Is this a lessening of EEDA's commitment to the sub-regional IiC programme?
No, EEDA remains committed to honouring its pledge of £101 million delivered by local partners to enable people to participate in the economy. The transference of accountability to local authorities demonstrates EEDA's commitment to ensuring the most effective and efficient use of that money within a locally based partnership approach.
What about projects currently being funded through the sub-regional programme?
The local authorities that EEDA is contracting with this year have agreed a period of transition to provide continuity of funding to projects in the short-term. During this period the local authorities will review funding commitments and delivery arrangements with guidance from EEDA to ensure that funds are being most effectively used to increase local rates of economic participation.
Will EEDA be delivering less through economic participation?
EEDA will continue to deliver its range of regional programmes for economic participation and has committed at least 20% more money to be delivered by local partners this financial year than last year. With local authorities assuming more responsibility for management and appraisal of local projects, EEDA can focus more appropriately on evaluation and identifying good practice, gathering regional intelligence and capacity building.

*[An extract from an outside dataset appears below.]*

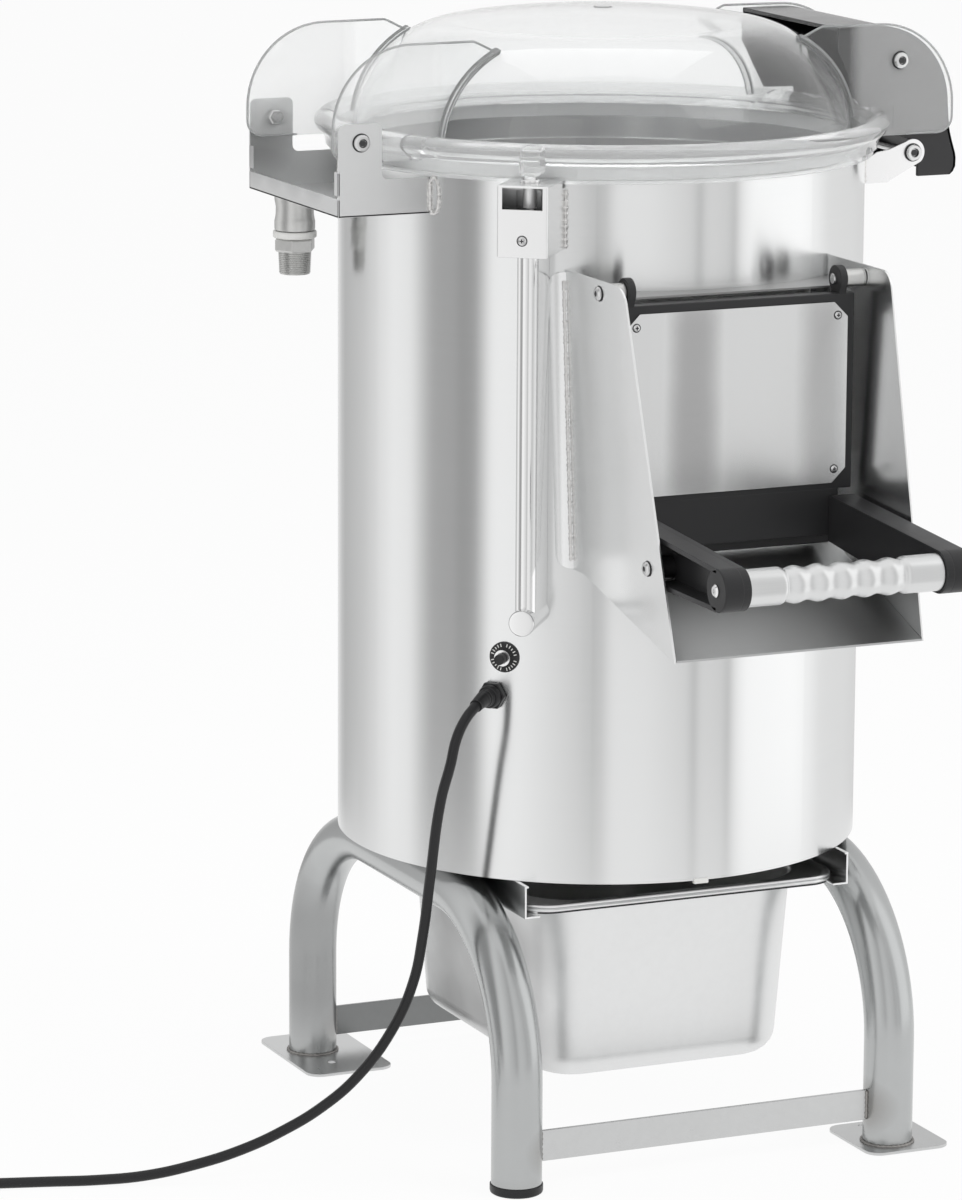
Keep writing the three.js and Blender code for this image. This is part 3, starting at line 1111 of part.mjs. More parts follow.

Is EEDA abandoning its commitment to social inclusion?
EEDA recognises that increasing rates of economic participation is likely to have a positive effect on social inclusion and that increased community cohesion also tends to result in greater economic participation. However, EEDA's remit as an economic development agency does not include a focus on social inclusion per se and EEDA acknowledges the contribution of regional partners to enhancing social inclusion in the East of England.
Why does EEDA's website still talk about Investing in Communities?
The EEDA website is in the process of being refreshed to reflect the new corporate plan structure. This is a significant task but we expect the new design to go online soon.